Don’t let time fillers take time away from memorable experiences. Ask yourself, “Which of these experiences will I remember better five years from now?”

2. Say yes to something that slightly scares you

Say yes to something that makes you a tad uncomfortable.

Talk to a stranger. Play a sport you haven’t played before. Attend a seminar about which you know nothing.

What scares us is showing vulnerability. We don’t like to show weakness. We don’t like show ineptitude (I’m going to be the worst player on the team!). We believe if we show vulnerability, this will result in embarrassing ourselves.

But it’s in our moments of vulnerability we grow the most. Say yes to the uncomfortable work. One of the best ways to earn respect is to put yourself out there. Take the dive.

3. Say yes to games

Always say yes to games. Yes to cornhole. Yes to card games. Yes to trivia.

Games forge bonds among the people you do them with. The people I’ve played trivia with the last few years have become some of my closest friends.

Games reveal a side of people you can’t find in alternative settings. Games challenge you, force you to think differently, and can provide extremely humorous moments.

It’s not whether you won or lost. It’s how well you connected with those you participated with. Say yes to games.

3 Reasons to Say No

1. Say no when your values are threatened

In specific circumstances, a yes to a bad choice is simultaneously a no towards your values.

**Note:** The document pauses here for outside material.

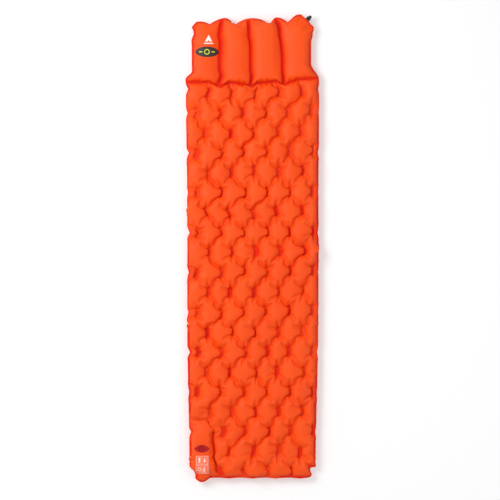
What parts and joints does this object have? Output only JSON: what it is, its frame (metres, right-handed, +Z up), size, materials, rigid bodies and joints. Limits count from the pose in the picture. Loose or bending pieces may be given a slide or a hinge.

If you value hard work, you should say no when there’s an opportunity to cut corners. If you value your honesty, you should say no when it’d be easier to lie to somebody. If you value respect, you should say no when you see your peers acting nasty.

We have all experienced moments when we feel like saying no but end up saying yes. Peer pressure doesn’t make things any easier. We must hold firm to our values, which starts with saying no.

2. Say no when your priorities are threatened

Let’s say you prioritize components of your life in the following hierarchy:

  1. Family
  2. Wellness
  3. Work

If work is destroying your health, you may need to say no to your job. In this context, “no” could mean finding a new job or telling your boss you can’t take on certain projects. Wellness takes precedent over work.

You can say no with confidence if you’re clear on your priorities. Use “no” to make it clear what components in your life take precedent.

3. Say no to set boundaries

At some point, you have to draw the line. Take this lovely conversation between myself and my friend:

Me: “Hey, can I come over to your house this evening?”

My Friend: “Sure thing.”

Me: “Can I grab some food out of your fridge?”

My Friend: “Sure thing, make yourself at home.”

Me: “Can I crash on your couch?”

My Friend: “Absolutely not!”

Me: “Sob.”

“No” draws a line in the sand. No is your greatest defense when others attempt to cross the line you have carefully drawn.

Without no, there are no boundaries. Without no, you are at the mercy of what other people want. You become a piece of trash that others kick around on the streets.

Don’t become a piece of trash others kick around through the streets. Just say no.

Yes and No — Your Greatest Assets

If used wisely, yes and no become your best friends.

Yes is your key to the city. Say yes to opportunities. Say yes to challenges. Say yes to games.

No is your protective armor. Say no to what goes against your values. Say no when your priorities become messed up. Say no to set boundaries.

If used wisely, yes and no become your greatest assets. Use them with care.